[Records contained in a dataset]
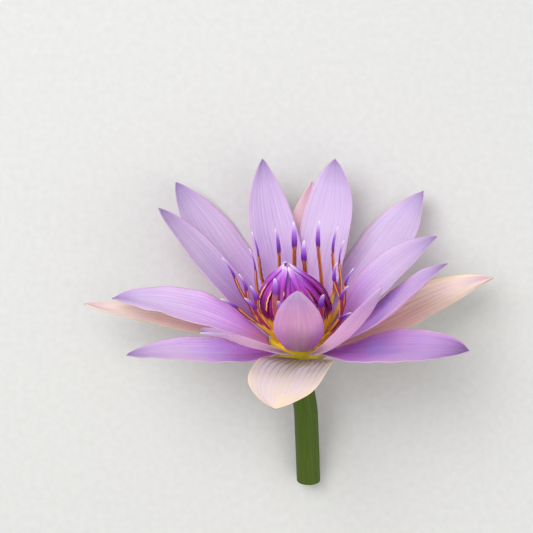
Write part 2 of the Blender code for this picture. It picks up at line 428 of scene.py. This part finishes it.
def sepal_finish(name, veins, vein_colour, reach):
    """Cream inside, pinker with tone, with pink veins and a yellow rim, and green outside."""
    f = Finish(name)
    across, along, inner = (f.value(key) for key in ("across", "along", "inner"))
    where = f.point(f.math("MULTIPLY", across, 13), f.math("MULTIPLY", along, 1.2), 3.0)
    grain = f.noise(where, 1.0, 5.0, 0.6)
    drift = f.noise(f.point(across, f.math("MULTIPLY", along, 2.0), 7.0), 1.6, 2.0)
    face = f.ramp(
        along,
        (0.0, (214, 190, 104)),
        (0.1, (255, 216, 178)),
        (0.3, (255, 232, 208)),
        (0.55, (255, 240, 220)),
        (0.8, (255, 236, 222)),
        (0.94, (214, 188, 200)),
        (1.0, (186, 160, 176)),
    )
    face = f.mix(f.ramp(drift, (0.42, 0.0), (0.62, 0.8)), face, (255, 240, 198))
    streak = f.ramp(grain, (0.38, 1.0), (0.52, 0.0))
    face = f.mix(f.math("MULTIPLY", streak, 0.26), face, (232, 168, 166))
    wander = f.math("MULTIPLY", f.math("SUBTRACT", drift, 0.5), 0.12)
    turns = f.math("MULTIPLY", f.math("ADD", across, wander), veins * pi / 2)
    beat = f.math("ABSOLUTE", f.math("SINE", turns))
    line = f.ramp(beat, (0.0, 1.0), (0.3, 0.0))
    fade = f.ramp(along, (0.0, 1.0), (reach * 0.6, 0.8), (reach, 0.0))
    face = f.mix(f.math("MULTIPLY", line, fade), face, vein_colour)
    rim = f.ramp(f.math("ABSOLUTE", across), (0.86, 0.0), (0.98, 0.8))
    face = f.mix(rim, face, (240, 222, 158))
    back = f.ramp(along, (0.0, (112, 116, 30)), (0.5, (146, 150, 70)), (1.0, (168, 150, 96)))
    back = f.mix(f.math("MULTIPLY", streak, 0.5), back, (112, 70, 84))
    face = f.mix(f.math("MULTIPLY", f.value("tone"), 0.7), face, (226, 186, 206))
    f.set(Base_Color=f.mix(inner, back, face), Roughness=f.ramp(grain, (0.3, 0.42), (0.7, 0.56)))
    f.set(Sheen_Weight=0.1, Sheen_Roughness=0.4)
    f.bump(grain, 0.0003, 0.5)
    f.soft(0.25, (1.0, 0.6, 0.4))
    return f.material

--

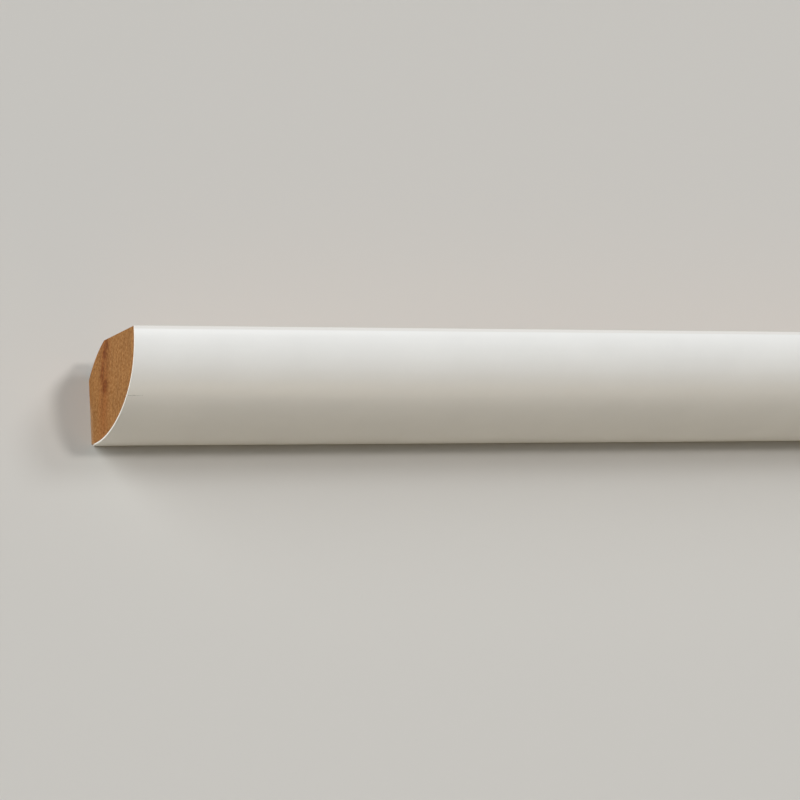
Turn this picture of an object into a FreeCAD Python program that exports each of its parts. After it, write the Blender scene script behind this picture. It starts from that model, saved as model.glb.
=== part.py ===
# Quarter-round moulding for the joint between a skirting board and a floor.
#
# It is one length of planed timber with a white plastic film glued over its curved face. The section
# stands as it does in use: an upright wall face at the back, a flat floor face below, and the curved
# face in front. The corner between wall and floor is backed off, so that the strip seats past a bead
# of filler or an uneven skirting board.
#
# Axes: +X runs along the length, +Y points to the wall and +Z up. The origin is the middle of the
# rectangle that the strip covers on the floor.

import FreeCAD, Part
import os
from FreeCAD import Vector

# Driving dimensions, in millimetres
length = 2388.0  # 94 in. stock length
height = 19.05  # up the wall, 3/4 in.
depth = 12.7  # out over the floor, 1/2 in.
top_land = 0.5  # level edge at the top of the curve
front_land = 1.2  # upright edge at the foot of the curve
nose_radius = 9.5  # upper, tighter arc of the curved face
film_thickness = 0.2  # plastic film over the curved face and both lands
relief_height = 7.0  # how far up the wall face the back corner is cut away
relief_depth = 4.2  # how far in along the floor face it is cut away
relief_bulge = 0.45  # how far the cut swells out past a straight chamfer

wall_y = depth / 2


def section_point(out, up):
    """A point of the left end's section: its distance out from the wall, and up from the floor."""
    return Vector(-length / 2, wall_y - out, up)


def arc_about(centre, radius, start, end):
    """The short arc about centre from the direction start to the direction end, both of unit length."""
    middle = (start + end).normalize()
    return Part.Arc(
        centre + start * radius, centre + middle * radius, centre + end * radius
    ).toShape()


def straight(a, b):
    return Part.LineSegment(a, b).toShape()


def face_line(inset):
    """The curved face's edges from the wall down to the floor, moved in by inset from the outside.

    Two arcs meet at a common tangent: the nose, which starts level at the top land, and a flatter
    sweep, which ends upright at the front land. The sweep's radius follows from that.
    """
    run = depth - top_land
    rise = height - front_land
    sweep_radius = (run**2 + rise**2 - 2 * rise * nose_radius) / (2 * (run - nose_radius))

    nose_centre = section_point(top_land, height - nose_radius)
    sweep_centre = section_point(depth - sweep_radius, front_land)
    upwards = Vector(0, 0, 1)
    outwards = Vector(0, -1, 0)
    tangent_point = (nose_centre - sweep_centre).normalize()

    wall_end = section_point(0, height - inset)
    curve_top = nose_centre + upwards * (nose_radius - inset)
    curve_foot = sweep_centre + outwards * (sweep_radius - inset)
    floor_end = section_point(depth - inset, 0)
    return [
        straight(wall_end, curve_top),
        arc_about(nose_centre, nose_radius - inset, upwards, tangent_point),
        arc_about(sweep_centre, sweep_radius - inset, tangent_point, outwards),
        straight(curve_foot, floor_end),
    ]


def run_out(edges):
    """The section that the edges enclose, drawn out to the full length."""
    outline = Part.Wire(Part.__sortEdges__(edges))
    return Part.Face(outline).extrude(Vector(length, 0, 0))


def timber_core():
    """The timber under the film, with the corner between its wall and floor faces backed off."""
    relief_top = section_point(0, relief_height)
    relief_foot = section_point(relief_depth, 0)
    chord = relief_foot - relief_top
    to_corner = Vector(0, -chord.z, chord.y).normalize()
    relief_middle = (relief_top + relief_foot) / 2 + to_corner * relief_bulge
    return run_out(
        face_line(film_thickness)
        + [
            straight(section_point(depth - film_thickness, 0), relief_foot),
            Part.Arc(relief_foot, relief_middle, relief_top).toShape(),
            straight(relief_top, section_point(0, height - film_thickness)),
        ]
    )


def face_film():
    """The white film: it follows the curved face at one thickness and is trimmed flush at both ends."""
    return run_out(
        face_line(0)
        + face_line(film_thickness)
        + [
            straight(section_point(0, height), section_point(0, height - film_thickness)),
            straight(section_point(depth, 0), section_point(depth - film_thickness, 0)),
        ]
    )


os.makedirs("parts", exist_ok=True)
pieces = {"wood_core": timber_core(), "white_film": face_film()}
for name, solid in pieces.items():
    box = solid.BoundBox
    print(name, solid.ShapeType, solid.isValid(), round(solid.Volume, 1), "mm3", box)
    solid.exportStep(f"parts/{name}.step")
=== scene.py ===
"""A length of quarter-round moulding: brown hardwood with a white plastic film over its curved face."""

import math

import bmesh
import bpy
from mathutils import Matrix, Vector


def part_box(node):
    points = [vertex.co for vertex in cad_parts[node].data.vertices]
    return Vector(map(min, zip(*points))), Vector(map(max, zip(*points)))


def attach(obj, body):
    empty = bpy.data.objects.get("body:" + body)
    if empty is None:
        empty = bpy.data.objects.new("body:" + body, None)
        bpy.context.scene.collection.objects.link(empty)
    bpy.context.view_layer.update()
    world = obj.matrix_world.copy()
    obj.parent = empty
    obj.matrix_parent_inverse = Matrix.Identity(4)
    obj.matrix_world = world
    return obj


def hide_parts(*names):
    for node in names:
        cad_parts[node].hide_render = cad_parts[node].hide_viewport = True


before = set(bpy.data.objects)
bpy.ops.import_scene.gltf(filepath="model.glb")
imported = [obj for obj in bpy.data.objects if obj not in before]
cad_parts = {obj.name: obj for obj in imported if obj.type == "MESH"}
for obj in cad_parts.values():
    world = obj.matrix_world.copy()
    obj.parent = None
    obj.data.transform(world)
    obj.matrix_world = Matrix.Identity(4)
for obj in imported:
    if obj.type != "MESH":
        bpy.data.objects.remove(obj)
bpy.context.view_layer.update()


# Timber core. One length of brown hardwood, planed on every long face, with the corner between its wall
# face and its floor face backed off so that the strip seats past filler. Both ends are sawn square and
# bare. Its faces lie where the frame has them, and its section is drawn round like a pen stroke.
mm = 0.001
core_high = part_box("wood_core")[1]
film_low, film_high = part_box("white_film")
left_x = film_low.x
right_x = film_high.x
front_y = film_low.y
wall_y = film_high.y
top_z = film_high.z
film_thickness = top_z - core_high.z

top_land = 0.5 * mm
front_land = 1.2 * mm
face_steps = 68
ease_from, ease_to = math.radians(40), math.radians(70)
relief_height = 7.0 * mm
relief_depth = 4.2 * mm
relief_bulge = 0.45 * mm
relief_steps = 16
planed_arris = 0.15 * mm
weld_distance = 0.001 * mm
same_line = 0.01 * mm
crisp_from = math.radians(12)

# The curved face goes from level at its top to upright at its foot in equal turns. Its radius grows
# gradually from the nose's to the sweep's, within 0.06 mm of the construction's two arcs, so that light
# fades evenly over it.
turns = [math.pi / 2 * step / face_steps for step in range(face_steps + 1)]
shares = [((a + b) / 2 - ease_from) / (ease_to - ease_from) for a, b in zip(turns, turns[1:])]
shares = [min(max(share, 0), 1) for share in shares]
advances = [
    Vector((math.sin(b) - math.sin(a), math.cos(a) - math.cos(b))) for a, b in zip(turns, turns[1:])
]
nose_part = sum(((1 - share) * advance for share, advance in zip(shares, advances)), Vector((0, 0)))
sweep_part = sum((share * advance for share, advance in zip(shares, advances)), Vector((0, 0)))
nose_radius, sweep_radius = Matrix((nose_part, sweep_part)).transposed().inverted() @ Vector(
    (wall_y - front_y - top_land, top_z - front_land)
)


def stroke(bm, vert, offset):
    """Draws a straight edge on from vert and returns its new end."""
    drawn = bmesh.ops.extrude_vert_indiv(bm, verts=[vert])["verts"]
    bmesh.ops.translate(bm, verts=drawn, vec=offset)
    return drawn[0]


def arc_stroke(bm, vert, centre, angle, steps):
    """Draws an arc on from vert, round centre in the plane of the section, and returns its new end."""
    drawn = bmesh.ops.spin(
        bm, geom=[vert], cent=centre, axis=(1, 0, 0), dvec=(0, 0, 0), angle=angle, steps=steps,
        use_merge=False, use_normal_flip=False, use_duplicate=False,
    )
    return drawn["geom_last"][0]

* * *

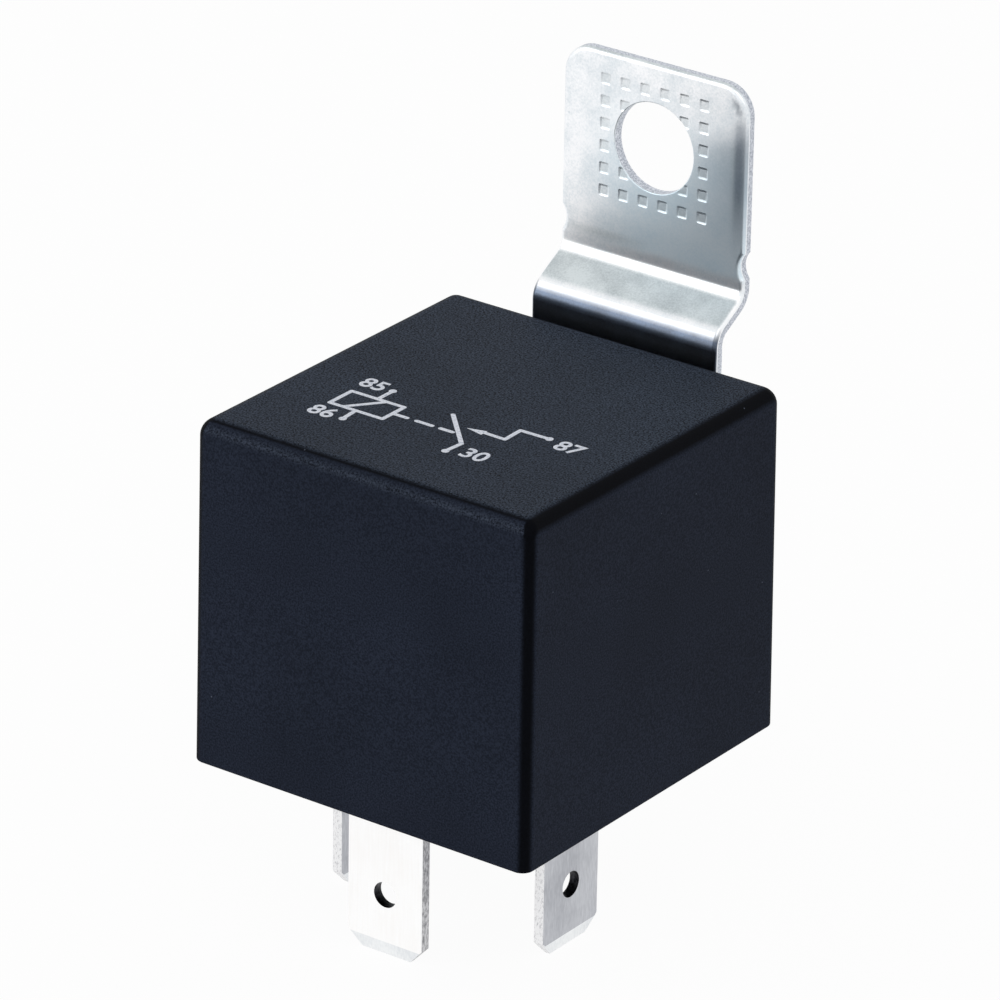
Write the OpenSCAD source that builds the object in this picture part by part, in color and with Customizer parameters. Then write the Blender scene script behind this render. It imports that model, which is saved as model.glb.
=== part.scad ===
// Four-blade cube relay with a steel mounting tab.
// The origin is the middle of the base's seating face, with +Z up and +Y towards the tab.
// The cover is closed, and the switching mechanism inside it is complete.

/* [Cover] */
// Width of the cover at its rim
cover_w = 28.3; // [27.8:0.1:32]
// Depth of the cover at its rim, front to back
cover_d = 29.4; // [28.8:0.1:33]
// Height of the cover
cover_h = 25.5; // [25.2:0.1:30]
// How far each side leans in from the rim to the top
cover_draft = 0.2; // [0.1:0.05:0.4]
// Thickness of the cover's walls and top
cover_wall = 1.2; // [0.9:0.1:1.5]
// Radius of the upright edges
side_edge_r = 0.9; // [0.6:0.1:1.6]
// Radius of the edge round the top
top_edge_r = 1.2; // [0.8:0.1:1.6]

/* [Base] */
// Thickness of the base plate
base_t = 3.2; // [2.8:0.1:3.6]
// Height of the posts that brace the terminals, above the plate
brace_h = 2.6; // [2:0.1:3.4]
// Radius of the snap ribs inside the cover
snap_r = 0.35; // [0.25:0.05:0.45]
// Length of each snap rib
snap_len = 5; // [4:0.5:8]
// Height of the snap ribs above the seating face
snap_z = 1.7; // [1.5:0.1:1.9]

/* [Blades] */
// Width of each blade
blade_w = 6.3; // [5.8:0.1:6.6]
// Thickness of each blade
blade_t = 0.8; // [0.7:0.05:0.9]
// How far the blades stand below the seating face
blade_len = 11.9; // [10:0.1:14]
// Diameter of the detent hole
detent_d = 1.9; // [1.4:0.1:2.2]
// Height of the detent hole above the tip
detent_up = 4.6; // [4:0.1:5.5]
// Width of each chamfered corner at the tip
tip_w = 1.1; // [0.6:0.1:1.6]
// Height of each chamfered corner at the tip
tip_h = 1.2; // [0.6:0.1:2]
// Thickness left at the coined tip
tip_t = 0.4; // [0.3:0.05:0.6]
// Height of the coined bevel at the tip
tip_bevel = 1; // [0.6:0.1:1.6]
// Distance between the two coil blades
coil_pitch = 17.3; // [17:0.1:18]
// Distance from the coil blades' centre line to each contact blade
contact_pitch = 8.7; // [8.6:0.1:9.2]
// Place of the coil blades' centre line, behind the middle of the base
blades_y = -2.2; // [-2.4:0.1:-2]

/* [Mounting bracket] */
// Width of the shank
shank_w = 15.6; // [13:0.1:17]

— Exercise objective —
Using the listing, copy every line where the word "model" shows up.

— In response —
Turn this picture of an object into a FreeCAD Python program that exports each of its parts. After it, write the Blender scene script behind this picture. It starts from that model, saved as model.glb.
bpy.ops.import_scene.gltf(filepath="model.glb")
Write the OpenSCAD source that builds the object in this picture part by part, in color and with Customizer parameters. Then write the Blender scene script behind this render. It imports that model, which is saved as model.glb.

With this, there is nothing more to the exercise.